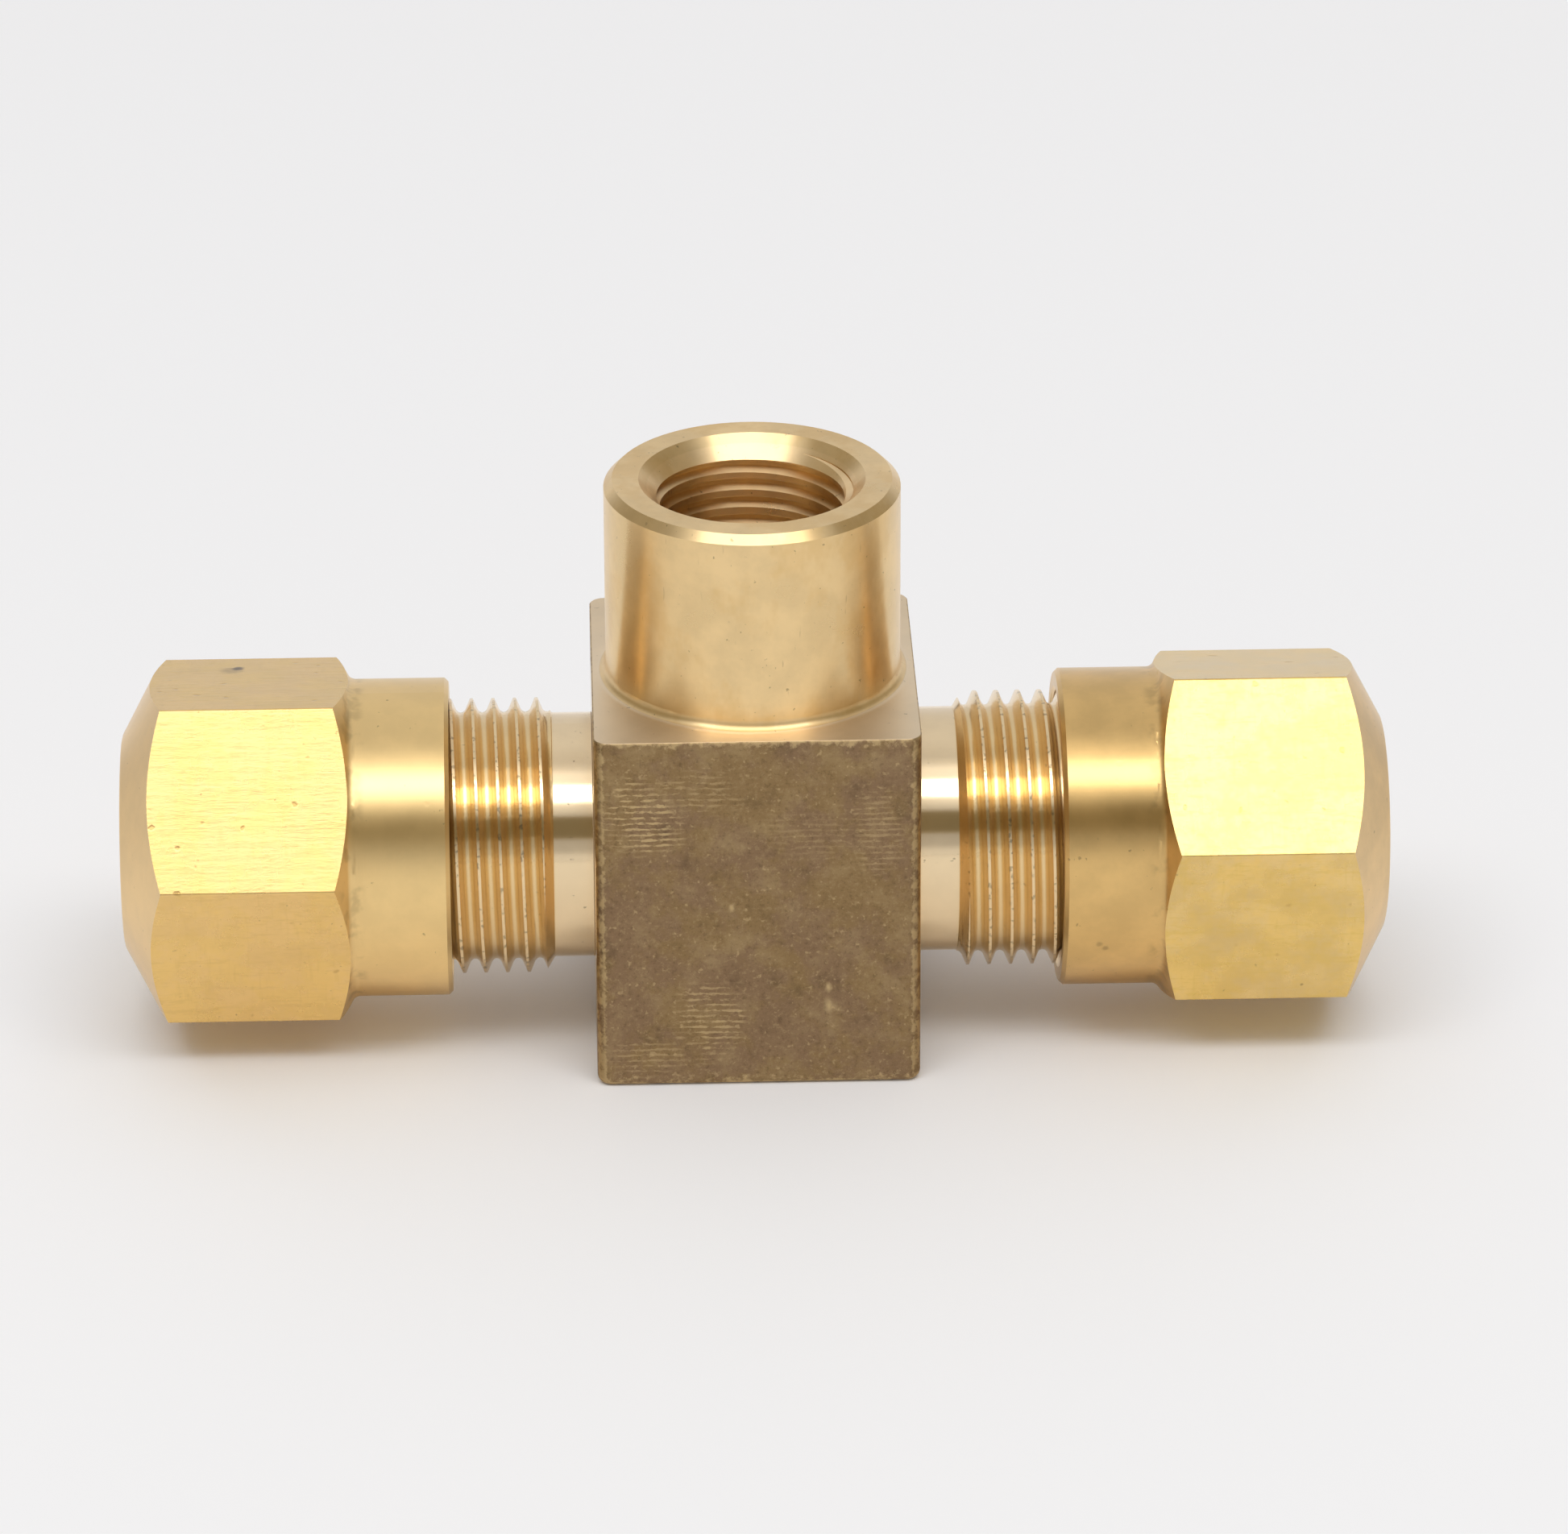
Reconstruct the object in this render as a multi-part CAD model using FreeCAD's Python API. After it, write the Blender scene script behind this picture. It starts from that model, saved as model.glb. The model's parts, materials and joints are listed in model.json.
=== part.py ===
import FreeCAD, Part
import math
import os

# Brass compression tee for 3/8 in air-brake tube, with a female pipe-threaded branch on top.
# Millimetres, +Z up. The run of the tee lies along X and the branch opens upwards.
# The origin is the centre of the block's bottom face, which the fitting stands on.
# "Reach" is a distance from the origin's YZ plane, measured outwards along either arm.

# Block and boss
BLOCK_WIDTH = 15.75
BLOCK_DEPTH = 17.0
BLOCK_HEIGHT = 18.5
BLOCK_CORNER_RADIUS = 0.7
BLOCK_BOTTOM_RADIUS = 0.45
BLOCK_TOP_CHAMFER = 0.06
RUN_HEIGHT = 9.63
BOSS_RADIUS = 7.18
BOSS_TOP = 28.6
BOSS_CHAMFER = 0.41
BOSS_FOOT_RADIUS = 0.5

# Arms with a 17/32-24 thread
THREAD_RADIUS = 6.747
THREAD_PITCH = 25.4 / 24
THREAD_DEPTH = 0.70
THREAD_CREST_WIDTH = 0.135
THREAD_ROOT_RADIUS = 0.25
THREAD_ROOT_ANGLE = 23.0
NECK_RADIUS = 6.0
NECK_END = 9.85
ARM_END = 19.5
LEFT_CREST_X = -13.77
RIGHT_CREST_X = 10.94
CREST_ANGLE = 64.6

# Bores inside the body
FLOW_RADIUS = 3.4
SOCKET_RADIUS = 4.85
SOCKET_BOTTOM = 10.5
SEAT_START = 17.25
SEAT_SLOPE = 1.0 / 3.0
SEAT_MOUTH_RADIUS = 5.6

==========

INSTRUCTIONS FOR THE TASK ▸ Say how many lines above contain the string "FreeCAD". Answer with the number only.

EXERCISE ANSWER ▸ 2